## Work to complete
Copy each line below that contains "joints".
──────── Provided data ────────
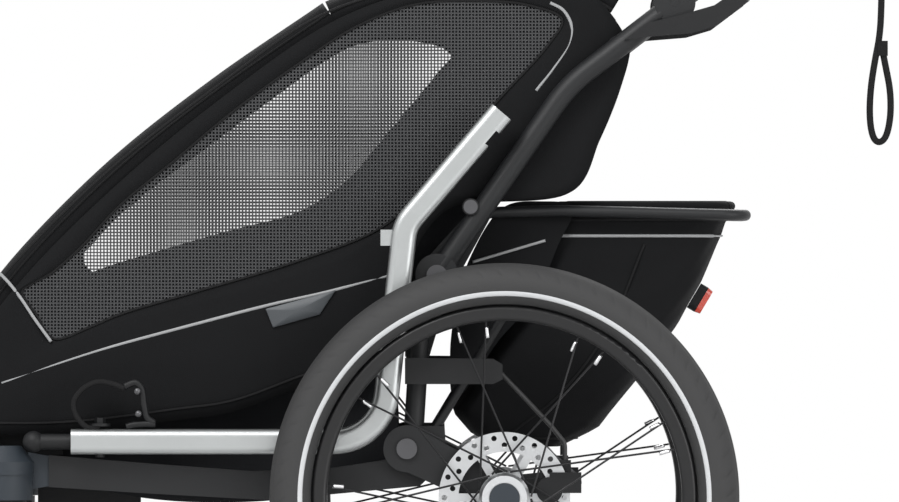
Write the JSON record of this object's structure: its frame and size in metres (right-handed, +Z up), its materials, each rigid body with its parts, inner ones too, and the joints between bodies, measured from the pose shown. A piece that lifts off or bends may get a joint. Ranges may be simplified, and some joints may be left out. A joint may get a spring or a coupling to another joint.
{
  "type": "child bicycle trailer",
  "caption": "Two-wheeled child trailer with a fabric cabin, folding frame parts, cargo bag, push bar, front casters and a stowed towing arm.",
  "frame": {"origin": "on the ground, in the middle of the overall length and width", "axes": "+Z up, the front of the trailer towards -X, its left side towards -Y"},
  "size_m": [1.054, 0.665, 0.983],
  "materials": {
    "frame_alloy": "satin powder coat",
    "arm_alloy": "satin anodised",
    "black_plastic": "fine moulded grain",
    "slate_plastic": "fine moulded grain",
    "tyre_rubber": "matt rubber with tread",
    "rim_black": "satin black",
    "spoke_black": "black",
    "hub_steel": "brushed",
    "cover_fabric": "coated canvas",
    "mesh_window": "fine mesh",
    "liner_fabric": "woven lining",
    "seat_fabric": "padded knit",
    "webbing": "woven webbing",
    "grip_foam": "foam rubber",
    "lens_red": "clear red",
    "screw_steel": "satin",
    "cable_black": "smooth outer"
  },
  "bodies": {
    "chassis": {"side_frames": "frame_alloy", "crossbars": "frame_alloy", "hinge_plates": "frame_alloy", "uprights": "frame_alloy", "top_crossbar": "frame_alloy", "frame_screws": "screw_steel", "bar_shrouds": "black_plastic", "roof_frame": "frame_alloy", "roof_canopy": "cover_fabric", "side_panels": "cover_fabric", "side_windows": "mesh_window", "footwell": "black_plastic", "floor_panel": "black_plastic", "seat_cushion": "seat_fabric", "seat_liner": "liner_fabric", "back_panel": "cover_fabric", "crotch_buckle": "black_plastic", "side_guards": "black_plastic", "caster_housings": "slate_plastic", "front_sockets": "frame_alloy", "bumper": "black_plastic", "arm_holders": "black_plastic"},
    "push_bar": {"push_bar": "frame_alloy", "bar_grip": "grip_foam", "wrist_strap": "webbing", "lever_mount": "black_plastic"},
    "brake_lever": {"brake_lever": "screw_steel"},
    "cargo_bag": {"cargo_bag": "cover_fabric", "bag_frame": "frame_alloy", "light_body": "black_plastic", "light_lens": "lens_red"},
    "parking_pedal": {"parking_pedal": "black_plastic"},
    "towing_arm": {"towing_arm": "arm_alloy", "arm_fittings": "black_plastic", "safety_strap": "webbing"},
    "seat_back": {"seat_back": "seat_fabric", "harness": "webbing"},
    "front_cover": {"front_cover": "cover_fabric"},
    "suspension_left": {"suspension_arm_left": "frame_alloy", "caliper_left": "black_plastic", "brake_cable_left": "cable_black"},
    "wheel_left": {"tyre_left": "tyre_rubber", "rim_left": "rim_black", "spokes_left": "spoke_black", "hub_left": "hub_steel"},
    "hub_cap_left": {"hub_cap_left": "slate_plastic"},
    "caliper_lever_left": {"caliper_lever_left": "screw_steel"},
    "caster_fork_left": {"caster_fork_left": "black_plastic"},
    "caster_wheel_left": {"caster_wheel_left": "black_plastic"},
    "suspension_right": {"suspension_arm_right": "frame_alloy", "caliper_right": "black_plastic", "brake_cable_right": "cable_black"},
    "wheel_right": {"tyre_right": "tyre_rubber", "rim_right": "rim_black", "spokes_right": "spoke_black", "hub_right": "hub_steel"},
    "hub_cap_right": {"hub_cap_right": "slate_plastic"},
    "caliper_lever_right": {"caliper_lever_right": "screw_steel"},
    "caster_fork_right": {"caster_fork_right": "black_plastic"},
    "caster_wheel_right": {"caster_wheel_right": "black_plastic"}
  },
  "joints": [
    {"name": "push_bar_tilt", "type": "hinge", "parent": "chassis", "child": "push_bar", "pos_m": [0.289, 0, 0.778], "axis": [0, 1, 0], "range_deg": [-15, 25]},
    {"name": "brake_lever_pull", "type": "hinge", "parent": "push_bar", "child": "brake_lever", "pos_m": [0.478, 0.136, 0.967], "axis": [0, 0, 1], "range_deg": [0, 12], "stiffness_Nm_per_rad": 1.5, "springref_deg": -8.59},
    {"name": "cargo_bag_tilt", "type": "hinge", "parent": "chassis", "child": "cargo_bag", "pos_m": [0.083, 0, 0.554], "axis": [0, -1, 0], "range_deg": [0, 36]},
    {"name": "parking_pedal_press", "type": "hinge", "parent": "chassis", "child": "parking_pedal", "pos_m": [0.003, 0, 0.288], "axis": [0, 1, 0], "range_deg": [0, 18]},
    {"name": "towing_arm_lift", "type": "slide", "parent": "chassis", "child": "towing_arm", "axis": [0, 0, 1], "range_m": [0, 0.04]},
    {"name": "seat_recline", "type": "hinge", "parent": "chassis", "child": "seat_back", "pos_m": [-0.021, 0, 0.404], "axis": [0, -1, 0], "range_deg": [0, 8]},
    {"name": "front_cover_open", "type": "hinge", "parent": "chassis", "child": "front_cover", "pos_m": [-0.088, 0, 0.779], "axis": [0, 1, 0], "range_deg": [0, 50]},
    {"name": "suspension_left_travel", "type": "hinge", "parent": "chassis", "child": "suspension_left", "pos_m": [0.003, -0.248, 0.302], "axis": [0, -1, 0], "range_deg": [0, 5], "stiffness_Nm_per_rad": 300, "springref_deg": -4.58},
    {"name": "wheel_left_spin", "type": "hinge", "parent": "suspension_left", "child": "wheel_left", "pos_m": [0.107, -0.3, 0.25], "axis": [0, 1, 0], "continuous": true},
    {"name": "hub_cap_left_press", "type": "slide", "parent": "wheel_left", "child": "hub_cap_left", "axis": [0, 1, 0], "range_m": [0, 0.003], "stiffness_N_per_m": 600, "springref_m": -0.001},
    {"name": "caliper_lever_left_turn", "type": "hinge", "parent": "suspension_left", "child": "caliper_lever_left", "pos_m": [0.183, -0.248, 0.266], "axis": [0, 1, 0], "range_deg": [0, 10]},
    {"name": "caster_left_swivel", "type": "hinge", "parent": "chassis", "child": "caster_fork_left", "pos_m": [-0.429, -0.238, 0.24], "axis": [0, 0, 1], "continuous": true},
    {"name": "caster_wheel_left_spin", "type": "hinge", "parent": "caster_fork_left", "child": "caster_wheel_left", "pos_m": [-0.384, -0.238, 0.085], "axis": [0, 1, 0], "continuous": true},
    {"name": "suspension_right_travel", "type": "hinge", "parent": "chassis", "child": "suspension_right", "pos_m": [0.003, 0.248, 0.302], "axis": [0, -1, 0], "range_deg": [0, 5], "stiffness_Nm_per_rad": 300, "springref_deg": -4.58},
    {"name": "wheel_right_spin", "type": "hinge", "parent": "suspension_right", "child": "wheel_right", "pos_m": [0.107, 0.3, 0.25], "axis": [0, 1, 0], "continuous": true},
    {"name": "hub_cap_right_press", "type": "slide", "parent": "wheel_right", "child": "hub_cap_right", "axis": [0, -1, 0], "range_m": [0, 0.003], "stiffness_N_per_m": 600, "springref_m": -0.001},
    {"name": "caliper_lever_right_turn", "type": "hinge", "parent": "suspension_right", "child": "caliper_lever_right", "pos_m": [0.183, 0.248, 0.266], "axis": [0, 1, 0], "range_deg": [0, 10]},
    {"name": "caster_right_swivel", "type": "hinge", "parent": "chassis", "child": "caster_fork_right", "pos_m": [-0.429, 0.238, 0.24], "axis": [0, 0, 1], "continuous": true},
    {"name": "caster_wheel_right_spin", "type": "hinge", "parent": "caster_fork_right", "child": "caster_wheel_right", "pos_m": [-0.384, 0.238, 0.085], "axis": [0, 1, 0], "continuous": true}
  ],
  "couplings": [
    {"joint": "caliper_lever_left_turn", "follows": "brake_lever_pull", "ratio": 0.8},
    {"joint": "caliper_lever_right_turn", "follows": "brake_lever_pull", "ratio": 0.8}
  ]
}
────────
## Output of the exercise
Write the JSON record of this object's structure: its frame and size in metres (right-handed, +Z up), its materials, each rigid body with its parts, inner ones too, and the joints between bodies, measured from the pose shown. A piece that lifts off or bends may get a joint. Ranges may be simplified, and some joints may be left out. A joint may get a spring or a coupling to another joint.
  "joints": [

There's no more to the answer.